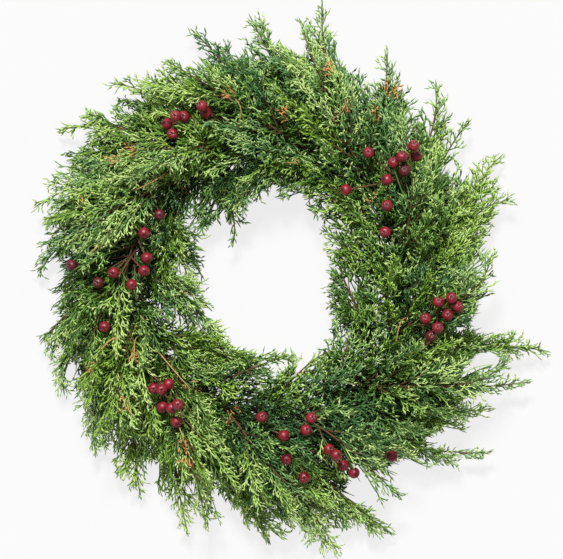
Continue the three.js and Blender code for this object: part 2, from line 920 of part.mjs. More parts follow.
// Bends a stalk from a bud up to a berry that leans away from it, if both have room.
function tryBerry(sprig, bud, centre, tilt) {
  const level = centre.clone().sub(bud.place).setZ(0).normalize();
  const axis = lean(up, level, tilt);
  const foot = centre.clone().addScaledVector(axis, -berryRadius);
  const elbow = foot.clone().addScaledVector(axis, -0.5 * foot.distanceTo(bud.place));
  const middle = new THREE.QuadraticBezierCurve3(bud.place, elbow, foot).getPoint(0.5);
  const face = bud.faceTowards(middle.clone().sub(bud.place).normalize());
  if (face === null) {
    return false;
  }
  const root = sprig.centre(face);
  const stalk = [
    room.rod(sprig.name, root, middle, stalkRadius),
    room.rod(sprig.name, middle, foot, stalkRadius),
  ];
  const berry = room.rod(sprig.name, centre, centre, berryRadius + berryGap / 2);
  if (!room.fits(stalk, bud.neighbours) || !room.fits([berry], [])) {
    return false;
  }
  const along = foot.clone().sub(root).normalize();
  const whole = sprig.attempt(() => {
    const base = sprig.faces[face];
    const halfway = sprig.addRing(middle, along, stalkRadius, sprig.rollFrom(base, middle, along));
    sprig.join(base, halfway, face);
    const end = sprig.addRing(foot, axis, stalkRadius, sprig.rollFrom(halfway, foot, axis));
    sprig.join(halfway, end);
    growBerry(sprig, end, foot, axis);
  });
  if (!whole) {
    return false;
  }
  bud.use(face);
  bud.neighbours = [...bud.neighbours, stalk[0]];
  room.place([...stalk, berry]);
  return true;
}

// How far a berry is from the place that a stalk would lean to from a bud.
function reachOf(bud, centre) {
  const ahead = bud.place.clone().addScaledVector(bud.along, stalkReach);
  return ahead.setZ(0).distanceTo(centre.clone().setZ(0));
}

// Sets a berry on the nearest fork that can carry it.
function setBerry(sprig, place) {
  const centre = new THREE.Vector3(...place);
  const nearest = [...sprig.buds].sort((a, b) => reachOf(a, centre) - reachOf(b, centre));
  if (!nearest.some((bud) => berryTilts.some((tilt) => tryBerry(sprig, bud, centre, tilt)))) {
    throw new Error(`no room for the berry of ${sprig.name} at ${place}`);
  }
}

// ---------------------------------------------------------------------------------------
// The wreath
// ---------------------------------------------------------------------------------------

// Colours of the finished pieces. Neighbouring sprays differ a little, as cut bunches do.
const frameGreen = 0x2f3b2a;
const wireGreen = 0x3d5233;
const foliageGreens = [0x5d7442, 0x6d8650, 0x526a3a];
const berryRed = 0x7e1c22;

const group = new THREE.Group();

function addPiece(name, geometry, color, roughness, metalness) {
  const mesh = new THREE.Mesh(geometry, new THREE.MeshStandardMaterial({ color, roughness, metalness }));
  mesh.name = name;
  group.add(mesh);
}

placeFrameRods();
const bindingWire = growBindingWire();
const sprigs = berrySprigs.map(sprigStem);
const sprays = growSprayStems();
sprigs.forEach((sprig, k) => {
  berrySprigs[k].berries.forEach((berry) => setBerry(sprig, berry));
});
leafSprays(sprays, new Chance(20251));

addPiece("wire_frame", frameGeometry(), frameGreen, 0.5, 0.6);
addPiece("binding_wire", bindingWire.geometry(), wireGreen, 0.5, 0.6);
sprays.forEach((spray, k) => {
  addPiece(spray.name, spray.geometry(), foliageGreens[k % foliageGreens.length], 0.75, 0);
});
sprigs.forEach((sprig) => {
  addPiece(sprig.name, sprig.geometry(), berryRed, 0.3, 0);
});

// The box of the whole wreath stands centred on the origin.
const box = new THREE.Box3().setFromObject(group);
const middle = box.getCenter(new THREE.Vector3());
group.position.set(-middle.x, -middle.y, -box.min.z);

export default group;
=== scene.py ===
"""Dresses the fresh evergreen wreath: feathery sprays, berries, wires, floor, light and camera.

The shape functions work in millimetres about the ring's centre, as the part's own source does.
Meshes are written in metres in the row frame.
"""

import math

import bpy
import numpy as np
from bpy.props import FloatProperty, FloatVectorProperty, IntProperty, PointerProperty
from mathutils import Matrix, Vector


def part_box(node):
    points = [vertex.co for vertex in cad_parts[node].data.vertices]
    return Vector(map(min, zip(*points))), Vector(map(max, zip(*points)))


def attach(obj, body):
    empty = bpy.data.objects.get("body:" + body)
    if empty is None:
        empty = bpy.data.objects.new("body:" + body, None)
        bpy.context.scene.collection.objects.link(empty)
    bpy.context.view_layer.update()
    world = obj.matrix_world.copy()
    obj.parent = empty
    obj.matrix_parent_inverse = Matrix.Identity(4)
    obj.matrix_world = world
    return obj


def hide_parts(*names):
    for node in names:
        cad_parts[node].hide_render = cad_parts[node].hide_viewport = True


bl_info = {
    "name": "Evergreen Wreath",
    "version": (1, 0, 0),
    "blender": (4, 5, 0),
    "location": "3D View > Sidebar > Wreath",
    "description": "Feathery juniper sprays, red berries and wires on the packed wreath",
    "category": "Add Mesh",
}

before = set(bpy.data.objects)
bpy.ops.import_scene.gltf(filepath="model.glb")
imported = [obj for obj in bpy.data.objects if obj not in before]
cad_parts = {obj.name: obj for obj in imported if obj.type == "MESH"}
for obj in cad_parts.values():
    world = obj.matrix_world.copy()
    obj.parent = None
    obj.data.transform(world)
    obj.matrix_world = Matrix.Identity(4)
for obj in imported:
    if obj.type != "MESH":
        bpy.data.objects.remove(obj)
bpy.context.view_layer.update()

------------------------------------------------

Only the lines from the one bearing "on the origin." through the one bearing "points = [vertex.co" should be repeated, exactly as given.

// The box of the whole wreath stands centred on the origin.
const box = new THREE.Box3().setFromObject(group);
const middle = box.getCenter(new THREE.Vector3());
group.position.set(-middle.x, -middle.y, -box.min.z);

export default group;
=== scene.py ===
"""Dresses the fresh evergreen wreath: feathery sprays, berries, wires, floor, light and camera.

The shape functions work in millimetres about the ring's centre, as the part's own source does.
Meshes are written in metres in the row frame.
"""

import math

import bpy
import numpy as np
from bpy.props import FloatProperty, FloatVectorProperty, IntProperty, PointerProperty
from mathutils import Matrix, Vector


def part_box(node):
    points = [vertex.co for vertex in cad_parts[node].data.vertices]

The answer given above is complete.